11-year-old ‘prolific carjacker’ arrested in Chicago, eyed in several heists: cops
An 11-year-old boy was arrested for a carjacking in Chicago and is considered a suspect in “several” other cases, police said.
The boy, who was not publicly identified, was busted Friday on a felony count of aggravated vehicular hijacking with a firearm, Chicago police brass said Monday.
“Let me say that again, because that stops the conscience,” Chicago Police Superintendent David Brown told reporters, according to the Chicago Tribune. “Our task force arrested an 11-year-old for a carjacking.”
The youngster — whom Brown characterized as a “prolific carjacker” in the Windy City — was arrested Friday in the Nov. 14 carjacking of a 48-year-old woman in a supermarket parking lot.
“This is a sad state of affairs,” Brown said, adding that the boy was arrested and charged with being in a stolen car two weeks earlier.

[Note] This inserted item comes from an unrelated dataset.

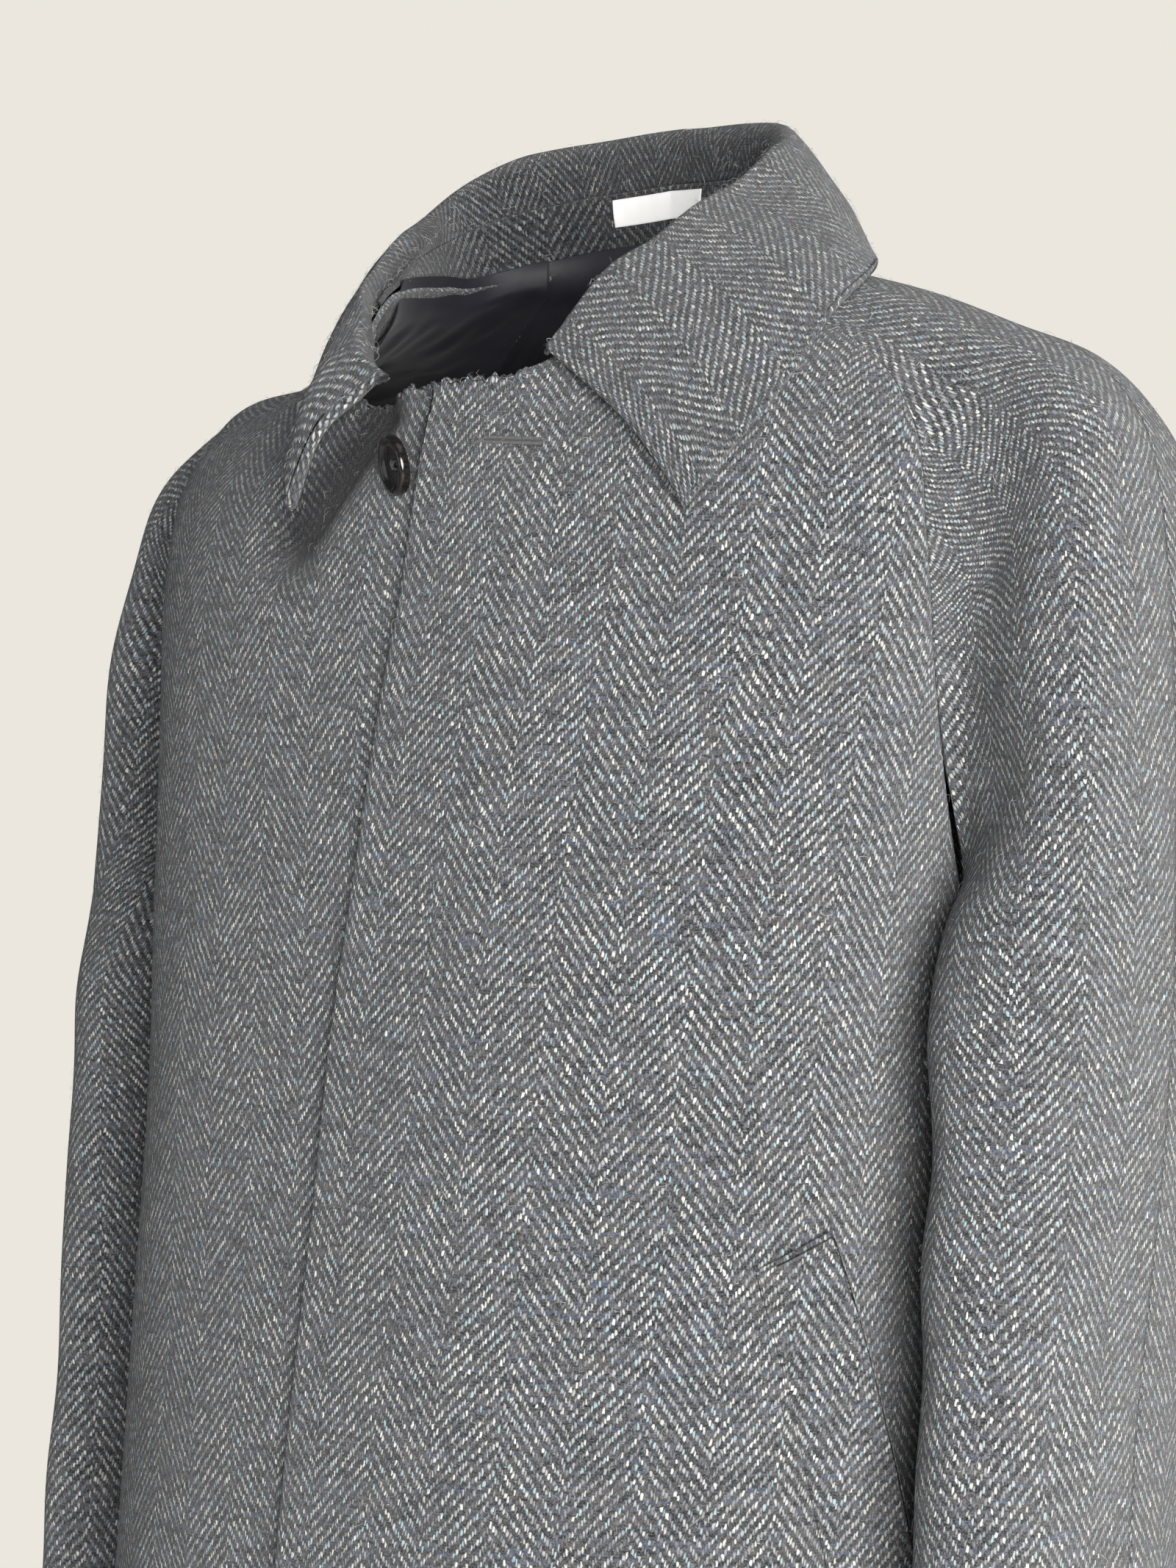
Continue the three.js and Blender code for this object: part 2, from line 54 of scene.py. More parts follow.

The vehicle had been carjacked in nearby Evergreen Park, the Tribune reported.
Brown said the boy will be charged as a juvenile, but he’s being eyed in “several” other carjackings, investigators said.

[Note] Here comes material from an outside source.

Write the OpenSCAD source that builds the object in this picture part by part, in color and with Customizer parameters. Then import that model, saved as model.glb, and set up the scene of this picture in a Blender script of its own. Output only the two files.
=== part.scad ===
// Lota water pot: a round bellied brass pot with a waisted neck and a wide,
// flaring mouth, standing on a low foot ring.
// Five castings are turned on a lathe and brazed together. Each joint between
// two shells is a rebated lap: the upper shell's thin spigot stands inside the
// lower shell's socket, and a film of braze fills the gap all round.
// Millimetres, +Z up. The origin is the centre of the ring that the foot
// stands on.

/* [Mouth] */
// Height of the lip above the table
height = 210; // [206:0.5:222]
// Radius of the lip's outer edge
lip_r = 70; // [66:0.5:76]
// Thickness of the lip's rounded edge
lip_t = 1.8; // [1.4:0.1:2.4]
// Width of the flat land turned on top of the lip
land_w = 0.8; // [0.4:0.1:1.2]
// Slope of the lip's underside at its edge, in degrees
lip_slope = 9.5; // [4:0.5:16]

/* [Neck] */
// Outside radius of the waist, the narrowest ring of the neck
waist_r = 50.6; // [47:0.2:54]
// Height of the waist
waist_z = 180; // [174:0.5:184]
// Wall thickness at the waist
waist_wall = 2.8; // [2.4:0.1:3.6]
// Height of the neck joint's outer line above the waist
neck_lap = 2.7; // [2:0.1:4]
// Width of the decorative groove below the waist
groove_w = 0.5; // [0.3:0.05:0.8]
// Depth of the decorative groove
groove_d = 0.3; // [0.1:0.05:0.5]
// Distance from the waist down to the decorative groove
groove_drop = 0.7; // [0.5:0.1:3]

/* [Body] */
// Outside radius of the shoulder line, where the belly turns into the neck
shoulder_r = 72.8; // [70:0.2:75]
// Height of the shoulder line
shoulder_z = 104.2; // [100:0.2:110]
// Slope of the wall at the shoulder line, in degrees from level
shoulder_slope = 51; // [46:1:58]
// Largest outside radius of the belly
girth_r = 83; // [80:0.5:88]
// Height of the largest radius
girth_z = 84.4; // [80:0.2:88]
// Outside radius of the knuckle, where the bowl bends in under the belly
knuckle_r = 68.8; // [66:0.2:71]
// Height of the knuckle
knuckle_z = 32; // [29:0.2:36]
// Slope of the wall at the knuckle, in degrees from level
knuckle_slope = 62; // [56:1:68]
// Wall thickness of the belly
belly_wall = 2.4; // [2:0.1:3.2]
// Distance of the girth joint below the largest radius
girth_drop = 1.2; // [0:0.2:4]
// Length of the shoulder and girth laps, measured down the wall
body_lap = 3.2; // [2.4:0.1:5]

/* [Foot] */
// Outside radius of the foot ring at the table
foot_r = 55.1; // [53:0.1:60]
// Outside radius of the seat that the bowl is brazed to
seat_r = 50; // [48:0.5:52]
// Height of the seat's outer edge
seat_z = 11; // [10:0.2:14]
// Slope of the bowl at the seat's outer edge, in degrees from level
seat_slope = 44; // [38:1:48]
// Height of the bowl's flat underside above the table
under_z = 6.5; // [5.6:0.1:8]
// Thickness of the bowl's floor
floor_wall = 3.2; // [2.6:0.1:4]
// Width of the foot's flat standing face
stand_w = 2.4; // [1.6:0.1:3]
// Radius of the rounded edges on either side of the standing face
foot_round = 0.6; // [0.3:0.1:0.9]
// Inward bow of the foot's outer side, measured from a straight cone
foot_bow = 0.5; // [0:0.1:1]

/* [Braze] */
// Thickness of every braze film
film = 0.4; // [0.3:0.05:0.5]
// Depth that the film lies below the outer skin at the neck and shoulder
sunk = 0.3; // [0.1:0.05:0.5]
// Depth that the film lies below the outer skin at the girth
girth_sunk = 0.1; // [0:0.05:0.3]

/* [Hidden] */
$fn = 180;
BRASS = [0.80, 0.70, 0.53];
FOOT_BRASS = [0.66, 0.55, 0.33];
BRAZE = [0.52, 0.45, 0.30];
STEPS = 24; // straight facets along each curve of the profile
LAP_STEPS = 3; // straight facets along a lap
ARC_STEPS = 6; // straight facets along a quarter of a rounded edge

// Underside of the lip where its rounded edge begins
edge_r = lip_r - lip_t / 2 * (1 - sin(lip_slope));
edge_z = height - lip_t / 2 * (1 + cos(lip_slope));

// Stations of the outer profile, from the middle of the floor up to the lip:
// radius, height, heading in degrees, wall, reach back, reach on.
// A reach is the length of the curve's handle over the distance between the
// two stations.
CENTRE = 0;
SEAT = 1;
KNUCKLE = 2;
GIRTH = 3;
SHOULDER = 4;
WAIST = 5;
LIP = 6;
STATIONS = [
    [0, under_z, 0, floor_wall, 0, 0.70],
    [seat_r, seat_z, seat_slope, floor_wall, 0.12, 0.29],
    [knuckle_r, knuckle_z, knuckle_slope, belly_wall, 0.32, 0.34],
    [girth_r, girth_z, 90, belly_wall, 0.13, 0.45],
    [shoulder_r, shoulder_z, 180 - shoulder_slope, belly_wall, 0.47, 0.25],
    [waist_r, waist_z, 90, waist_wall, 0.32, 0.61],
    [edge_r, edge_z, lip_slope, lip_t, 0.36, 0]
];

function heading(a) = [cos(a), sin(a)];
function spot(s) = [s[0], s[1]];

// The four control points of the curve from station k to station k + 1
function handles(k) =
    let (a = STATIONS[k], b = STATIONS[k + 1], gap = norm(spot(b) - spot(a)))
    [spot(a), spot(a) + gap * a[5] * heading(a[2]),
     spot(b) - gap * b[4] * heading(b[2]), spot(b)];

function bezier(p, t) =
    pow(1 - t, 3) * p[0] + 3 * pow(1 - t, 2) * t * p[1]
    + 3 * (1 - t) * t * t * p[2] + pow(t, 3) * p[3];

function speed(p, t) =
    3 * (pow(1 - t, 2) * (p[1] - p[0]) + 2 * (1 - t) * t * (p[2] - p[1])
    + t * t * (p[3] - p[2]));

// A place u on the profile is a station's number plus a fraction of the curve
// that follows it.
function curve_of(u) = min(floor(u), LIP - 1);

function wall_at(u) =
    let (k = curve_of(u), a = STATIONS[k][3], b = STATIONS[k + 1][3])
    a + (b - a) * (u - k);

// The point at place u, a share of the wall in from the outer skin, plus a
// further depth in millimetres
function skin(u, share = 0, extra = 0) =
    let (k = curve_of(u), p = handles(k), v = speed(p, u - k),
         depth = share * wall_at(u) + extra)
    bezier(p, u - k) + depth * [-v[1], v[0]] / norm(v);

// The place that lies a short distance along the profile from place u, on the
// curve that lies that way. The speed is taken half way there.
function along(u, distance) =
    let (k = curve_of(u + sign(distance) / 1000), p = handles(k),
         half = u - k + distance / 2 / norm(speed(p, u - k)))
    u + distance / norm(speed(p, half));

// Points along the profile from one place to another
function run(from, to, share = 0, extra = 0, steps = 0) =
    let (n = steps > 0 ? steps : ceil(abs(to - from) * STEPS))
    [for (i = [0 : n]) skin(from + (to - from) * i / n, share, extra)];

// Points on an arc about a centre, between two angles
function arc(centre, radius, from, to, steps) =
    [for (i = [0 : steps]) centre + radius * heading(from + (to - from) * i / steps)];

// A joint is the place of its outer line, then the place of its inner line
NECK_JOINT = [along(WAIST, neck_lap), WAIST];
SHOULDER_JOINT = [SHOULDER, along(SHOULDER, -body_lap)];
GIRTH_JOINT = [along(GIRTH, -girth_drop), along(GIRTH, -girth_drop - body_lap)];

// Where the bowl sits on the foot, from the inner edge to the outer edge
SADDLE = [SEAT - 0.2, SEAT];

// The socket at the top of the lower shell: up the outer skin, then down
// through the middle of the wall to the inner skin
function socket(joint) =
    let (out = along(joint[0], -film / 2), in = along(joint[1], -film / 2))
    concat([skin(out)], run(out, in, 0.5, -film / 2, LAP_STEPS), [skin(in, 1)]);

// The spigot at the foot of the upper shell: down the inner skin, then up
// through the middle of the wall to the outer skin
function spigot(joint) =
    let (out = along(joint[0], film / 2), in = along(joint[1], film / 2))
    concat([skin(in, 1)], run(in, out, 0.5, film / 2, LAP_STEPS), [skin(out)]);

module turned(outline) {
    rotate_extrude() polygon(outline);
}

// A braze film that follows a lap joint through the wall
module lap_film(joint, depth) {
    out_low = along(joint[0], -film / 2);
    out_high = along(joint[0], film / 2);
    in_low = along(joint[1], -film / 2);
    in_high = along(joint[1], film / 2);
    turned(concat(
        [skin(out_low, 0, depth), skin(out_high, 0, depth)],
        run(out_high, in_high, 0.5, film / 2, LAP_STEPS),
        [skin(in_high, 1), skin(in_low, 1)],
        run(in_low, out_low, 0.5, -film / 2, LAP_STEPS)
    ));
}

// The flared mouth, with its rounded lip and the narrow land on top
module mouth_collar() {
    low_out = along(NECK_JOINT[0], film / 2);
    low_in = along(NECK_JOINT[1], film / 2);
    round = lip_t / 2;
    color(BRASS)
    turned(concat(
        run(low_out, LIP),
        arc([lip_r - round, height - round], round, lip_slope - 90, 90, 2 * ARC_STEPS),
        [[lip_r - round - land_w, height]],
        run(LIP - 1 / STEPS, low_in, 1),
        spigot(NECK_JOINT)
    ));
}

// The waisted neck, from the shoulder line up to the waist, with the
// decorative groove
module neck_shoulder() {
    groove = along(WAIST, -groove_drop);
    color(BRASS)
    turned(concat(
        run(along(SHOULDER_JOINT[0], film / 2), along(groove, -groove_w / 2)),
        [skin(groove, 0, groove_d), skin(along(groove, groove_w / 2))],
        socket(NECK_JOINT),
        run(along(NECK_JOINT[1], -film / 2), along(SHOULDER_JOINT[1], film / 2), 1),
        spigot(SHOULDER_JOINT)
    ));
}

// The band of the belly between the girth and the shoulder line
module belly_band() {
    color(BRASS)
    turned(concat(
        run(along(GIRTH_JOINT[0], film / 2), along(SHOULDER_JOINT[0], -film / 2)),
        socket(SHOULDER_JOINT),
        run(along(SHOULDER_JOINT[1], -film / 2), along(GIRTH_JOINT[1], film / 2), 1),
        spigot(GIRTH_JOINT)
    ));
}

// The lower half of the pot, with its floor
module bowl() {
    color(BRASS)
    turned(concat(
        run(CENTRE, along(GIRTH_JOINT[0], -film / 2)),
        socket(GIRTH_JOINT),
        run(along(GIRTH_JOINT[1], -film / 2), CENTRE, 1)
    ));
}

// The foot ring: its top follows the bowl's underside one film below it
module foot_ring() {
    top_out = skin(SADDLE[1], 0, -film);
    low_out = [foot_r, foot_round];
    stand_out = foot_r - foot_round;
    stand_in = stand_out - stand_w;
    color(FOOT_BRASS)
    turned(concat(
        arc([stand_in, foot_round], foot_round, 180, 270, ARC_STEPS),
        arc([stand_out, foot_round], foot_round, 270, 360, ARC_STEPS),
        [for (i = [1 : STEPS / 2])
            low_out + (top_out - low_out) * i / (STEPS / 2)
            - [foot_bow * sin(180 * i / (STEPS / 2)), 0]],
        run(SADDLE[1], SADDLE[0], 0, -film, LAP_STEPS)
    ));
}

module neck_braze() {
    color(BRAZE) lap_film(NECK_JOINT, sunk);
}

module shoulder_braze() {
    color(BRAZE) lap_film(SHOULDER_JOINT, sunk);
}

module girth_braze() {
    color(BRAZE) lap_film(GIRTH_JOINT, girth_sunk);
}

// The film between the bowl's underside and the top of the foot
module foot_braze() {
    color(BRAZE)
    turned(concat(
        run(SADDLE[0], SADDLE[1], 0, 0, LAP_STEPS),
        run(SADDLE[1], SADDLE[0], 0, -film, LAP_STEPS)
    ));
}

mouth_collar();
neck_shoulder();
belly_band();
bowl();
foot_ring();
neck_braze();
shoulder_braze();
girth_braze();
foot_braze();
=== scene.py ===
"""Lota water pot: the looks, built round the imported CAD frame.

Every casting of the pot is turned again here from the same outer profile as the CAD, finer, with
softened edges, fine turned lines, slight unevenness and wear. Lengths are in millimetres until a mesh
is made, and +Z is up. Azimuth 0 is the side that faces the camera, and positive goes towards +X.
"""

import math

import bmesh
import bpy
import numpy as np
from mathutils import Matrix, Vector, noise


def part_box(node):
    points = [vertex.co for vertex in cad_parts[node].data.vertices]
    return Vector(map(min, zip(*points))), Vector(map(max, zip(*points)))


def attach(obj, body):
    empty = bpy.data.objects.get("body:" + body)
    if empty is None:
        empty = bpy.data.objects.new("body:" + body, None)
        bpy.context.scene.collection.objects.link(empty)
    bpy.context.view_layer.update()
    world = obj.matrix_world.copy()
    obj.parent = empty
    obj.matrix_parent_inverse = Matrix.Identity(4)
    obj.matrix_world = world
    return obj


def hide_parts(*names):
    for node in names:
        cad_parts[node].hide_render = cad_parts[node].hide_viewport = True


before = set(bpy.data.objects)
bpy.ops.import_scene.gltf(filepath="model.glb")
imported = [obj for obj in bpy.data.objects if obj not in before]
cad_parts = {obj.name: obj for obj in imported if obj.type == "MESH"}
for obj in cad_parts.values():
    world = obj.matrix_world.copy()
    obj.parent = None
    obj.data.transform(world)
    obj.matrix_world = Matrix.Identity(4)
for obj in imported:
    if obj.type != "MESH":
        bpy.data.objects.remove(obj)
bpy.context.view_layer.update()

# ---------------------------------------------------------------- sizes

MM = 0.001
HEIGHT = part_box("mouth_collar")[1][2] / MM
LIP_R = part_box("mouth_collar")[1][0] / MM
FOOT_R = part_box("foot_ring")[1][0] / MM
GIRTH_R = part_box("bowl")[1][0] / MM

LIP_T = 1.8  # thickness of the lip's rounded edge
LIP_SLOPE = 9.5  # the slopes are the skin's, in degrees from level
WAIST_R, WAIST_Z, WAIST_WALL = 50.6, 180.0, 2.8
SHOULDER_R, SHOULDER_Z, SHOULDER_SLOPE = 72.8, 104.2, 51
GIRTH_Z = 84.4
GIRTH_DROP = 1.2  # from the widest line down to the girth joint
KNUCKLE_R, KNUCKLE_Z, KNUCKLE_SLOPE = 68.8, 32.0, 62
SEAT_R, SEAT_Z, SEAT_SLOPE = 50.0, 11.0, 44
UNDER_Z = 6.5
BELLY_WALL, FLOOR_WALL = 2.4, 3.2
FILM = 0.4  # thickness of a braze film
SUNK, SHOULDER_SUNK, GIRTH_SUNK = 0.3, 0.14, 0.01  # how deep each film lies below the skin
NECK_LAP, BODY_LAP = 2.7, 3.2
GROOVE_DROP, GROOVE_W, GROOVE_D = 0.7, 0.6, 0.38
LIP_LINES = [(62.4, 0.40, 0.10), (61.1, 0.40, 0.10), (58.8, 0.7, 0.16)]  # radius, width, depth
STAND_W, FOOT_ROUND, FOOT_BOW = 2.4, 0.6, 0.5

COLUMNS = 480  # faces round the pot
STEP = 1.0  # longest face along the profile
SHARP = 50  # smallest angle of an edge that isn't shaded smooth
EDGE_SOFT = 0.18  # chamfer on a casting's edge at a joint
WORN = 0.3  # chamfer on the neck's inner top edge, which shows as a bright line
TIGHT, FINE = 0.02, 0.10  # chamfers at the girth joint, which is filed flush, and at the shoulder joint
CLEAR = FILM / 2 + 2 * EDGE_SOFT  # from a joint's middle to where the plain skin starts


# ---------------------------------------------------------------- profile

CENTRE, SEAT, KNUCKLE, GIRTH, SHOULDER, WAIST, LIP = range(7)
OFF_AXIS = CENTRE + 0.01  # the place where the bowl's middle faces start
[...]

“The 11-year-old seems to be driving these carjackings,” Chicago police Chief of Detectives Brendan Deenihan said. “So he’s not just there, I guess, along for the ride with other individuals.”
Law enforcement sources told WLS-TV the victim in the Nov. 14 carjacking at a Jewel Osco supermarket was a Chicago police sergeant’s wife who was robbed at gunpoint. The stolen 2021 BMW SUV was later recovered on the city’s South Side, the station reported.
Deenihan said detectives believe the 11-year-old was a “strong participant” in other recent carjackings, but an investigation is ongoing.
Chicago police, meanwhile, have made 1,292 carjacking-related arrests this year in 1,635 reported incidents, Brown said.
Chicago Mayor Lori Lightfoot also commented on the boy’s arrest Monday while criticizing judges for releasing suspects in similar carjacking cases, WLS-TV reported.
“I’m going to be meeting with the juvenile judges here relatively soon to address that issue,” Lightfoot said at a press conference. “We have a crisis and it’s a crisis that they have to own some responsibility for. We cannot keep putting these kids back out on the streets with no support, no resources, no monitoring.”